La proposta Tremonti-De Bortoli-Bazoli consiste in un prestito irredimibile esente da imposta a lunghissimo termine e a bassissimo tasso d’interesse. Essa è importante e non solo per il riferimento storico che nella proposta è contenuta nella versione presentata da Tremonti, che è veramente intelligente dal punto di vista politico. Tremonti fa un riferimento che merita molta attenzione. Si tratta della citazione del discorso a tal proposito che Palmiro Togliatti pronunciò nel 1948 invitando gli operai a investire parte del loro salario acquistando i titoli del prestito per “la ricostruzione nazionale” che il governo centrista degasperiano aveva proposto alla nazione.
L’importanza del riferimento sta nel fatto che – come ci ha insegnato un’abbondante storiografia – in quell’anno comunisti e socialisti avevano di già abbandonato il governo per la durezza di quella guerra civile europea che iniziava a delinearsi tra Usa e Urss. Era una situazione assai diversa da quella verificatasi nel 1945, quando il governo Parri aveva lanciato con il ministro Soleri il “Prestito della Liberazione”. Esso era allora diretto ad affermare saldamente la presa del controllo del credito da parte della Banca d’Italia per arginare l’inflazione e nel contempo, anche in questo modo, ostacolare quel cambio della moneta che il ministro comunista del governo di unità nazionale Scoccimarro tentava di realizzare.
Il riferimento storico di Tremonti evoca, invece, l’inveramento di una politica che – come fu quella esemplificata dal prestito del 1947-1948 – sia diretta ad ampliare gli spazi di manovra delle economie e delle società che hanno firmato a suo tempo i Trattati che hanno dato vita e continuano a dar vita al costrutto istituzionale europeo. Un costrutto inedito nella storia mondiale, perché non fondato su una Costituzione simile a quelle che hanno caratterizzato il secondo dopoguerra e che da tutti gli studiosi sono state definite come “post liberali”, perché imperniate su un corpus di diritti sociali (dal lavoro alla pace, financo alla piena occupazione e alla salute) inediti nella storia costituzionale mondiale.

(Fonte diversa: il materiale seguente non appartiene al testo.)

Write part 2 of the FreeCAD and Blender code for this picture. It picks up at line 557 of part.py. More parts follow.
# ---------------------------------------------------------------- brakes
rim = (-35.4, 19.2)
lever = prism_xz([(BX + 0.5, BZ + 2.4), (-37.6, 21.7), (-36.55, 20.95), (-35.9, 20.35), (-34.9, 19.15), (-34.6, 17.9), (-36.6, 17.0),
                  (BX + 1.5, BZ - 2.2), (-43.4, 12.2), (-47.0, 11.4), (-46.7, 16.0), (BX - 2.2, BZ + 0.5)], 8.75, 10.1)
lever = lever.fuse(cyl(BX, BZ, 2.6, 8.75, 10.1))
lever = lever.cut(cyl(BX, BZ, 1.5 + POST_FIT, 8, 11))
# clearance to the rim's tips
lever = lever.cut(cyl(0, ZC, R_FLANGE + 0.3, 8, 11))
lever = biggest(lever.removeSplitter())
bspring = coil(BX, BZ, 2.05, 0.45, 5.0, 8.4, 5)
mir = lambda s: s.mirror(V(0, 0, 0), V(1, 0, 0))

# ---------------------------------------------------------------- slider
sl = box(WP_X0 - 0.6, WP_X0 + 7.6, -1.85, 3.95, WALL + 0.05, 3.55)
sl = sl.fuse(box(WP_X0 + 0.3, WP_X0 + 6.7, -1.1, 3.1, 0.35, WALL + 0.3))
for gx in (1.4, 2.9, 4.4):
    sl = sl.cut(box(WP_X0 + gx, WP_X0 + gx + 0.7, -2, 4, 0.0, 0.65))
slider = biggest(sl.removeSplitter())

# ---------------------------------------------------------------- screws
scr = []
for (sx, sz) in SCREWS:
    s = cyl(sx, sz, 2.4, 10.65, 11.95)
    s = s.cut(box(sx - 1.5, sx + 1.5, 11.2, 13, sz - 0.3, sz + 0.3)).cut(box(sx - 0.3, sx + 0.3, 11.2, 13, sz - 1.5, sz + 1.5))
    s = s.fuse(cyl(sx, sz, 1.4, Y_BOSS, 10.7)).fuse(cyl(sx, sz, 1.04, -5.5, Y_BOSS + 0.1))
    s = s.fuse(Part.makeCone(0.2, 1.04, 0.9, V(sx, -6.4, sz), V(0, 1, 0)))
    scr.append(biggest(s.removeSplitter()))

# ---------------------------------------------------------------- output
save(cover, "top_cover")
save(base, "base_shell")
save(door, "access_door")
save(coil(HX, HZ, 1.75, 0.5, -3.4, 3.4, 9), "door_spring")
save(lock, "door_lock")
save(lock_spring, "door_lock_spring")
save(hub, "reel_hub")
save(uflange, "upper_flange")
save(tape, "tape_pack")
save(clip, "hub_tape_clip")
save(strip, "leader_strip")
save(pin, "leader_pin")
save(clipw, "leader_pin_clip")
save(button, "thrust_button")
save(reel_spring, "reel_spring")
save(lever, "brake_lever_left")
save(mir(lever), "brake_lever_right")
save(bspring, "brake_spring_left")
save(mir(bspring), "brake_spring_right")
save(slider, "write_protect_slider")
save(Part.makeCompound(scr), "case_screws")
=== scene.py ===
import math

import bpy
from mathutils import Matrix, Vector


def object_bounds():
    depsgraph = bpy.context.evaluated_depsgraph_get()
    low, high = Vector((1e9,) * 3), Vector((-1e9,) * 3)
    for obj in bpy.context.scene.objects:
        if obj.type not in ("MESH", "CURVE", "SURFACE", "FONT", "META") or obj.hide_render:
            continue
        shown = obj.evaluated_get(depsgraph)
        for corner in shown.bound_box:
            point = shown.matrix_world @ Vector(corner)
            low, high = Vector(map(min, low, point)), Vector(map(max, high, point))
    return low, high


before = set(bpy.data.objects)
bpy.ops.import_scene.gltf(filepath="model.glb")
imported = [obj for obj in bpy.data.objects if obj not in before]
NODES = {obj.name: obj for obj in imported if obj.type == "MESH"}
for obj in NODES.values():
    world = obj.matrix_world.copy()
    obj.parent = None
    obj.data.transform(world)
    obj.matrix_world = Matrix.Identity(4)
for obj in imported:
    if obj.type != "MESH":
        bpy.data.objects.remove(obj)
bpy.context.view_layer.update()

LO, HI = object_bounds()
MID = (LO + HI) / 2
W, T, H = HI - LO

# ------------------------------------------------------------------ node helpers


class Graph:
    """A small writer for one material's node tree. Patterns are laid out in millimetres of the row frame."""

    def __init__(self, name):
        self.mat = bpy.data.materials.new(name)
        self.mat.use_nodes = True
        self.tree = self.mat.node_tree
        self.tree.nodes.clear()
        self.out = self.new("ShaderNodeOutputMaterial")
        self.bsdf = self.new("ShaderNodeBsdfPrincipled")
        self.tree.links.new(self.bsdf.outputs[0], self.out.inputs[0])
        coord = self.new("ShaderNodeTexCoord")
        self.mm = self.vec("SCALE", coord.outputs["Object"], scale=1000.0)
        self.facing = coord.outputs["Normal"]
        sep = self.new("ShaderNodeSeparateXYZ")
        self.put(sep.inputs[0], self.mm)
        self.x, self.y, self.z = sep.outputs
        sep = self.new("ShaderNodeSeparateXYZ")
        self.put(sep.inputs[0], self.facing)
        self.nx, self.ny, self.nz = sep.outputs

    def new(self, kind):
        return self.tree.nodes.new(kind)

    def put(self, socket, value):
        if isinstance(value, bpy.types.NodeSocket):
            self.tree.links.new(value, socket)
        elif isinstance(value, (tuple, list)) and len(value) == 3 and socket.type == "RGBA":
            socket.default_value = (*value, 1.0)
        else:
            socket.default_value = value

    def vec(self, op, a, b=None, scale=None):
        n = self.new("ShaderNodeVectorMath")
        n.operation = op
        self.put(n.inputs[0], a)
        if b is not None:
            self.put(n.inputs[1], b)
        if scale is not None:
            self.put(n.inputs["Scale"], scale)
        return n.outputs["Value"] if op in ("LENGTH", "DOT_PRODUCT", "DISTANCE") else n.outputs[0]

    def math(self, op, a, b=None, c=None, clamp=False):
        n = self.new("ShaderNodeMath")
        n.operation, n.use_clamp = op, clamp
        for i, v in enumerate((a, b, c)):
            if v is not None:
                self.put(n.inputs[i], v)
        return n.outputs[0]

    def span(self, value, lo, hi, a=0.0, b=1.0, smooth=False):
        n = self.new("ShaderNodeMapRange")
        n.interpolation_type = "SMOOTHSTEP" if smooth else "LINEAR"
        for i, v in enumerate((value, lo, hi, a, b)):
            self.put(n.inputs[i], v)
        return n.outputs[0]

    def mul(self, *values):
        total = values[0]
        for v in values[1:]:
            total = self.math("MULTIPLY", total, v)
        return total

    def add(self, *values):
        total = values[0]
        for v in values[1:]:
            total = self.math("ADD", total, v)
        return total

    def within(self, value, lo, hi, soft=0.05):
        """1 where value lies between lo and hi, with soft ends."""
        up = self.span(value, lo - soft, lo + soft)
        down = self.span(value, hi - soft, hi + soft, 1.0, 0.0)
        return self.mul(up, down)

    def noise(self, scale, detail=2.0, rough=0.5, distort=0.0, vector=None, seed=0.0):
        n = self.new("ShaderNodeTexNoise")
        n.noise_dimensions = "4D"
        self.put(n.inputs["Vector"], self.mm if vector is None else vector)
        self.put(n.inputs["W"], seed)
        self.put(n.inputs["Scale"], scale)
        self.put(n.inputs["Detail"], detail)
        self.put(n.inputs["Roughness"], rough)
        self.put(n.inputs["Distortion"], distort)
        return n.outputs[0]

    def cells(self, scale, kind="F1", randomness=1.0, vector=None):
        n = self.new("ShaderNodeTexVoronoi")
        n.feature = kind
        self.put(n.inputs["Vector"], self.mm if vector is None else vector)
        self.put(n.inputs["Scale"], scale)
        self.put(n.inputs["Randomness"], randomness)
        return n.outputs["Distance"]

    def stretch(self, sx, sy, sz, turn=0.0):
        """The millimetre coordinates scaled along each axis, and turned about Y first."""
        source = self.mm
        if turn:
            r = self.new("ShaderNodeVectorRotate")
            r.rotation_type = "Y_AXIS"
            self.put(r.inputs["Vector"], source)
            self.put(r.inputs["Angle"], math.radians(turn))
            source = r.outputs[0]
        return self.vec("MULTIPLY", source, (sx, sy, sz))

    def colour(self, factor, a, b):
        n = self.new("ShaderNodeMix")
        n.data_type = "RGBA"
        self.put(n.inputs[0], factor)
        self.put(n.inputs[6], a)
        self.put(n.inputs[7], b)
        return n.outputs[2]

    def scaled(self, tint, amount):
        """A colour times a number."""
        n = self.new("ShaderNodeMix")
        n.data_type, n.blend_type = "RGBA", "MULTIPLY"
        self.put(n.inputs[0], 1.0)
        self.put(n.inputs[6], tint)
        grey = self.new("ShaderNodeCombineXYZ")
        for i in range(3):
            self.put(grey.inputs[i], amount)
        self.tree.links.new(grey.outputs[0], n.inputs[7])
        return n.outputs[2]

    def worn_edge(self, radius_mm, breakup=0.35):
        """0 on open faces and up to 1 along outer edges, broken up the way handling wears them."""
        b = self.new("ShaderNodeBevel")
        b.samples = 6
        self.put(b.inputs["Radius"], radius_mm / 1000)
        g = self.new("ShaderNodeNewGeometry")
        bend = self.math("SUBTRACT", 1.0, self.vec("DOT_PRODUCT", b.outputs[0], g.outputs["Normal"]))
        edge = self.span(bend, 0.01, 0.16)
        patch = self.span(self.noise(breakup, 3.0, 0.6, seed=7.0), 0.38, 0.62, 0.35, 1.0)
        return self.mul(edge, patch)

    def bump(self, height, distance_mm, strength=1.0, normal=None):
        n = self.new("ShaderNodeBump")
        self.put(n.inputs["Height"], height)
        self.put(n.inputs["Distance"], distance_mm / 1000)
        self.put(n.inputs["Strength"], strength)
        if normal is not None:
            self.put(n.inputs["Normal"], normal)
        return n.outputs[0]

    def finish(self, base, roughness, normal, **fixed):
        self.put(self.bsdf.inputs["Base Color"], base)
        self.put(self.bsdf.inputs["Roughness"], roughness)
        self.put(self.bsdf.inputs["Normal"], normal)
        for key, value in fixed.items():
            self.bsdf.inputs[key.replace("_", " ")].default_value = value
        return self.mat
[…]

Ma l’importanza decisiva, fondamentale, oggi, della proposta di un Prestito per la Ricostruzione dell’Italia deve essere intesa come un ridare la parola finalmente a quei popoli, e a quello italiano nello specifico, che debbono in questo momento riprendere in mano il proprio destino o ancor più modestamente la loro stessa sopravvivenza. Un Prestito Nazionale è fondato sull’unità di un popolo che si riconosce in una comunità di destino. Un proposito antitetico a quello del governo dall’alto dei popoli, esercitato da una tecnocrazia dipendente solo dal confronto di potenza tra le nazioni che continua in un gioco di specchi – come è tipico del costrutto dell’Unione economica europea che va radicalmente modificato.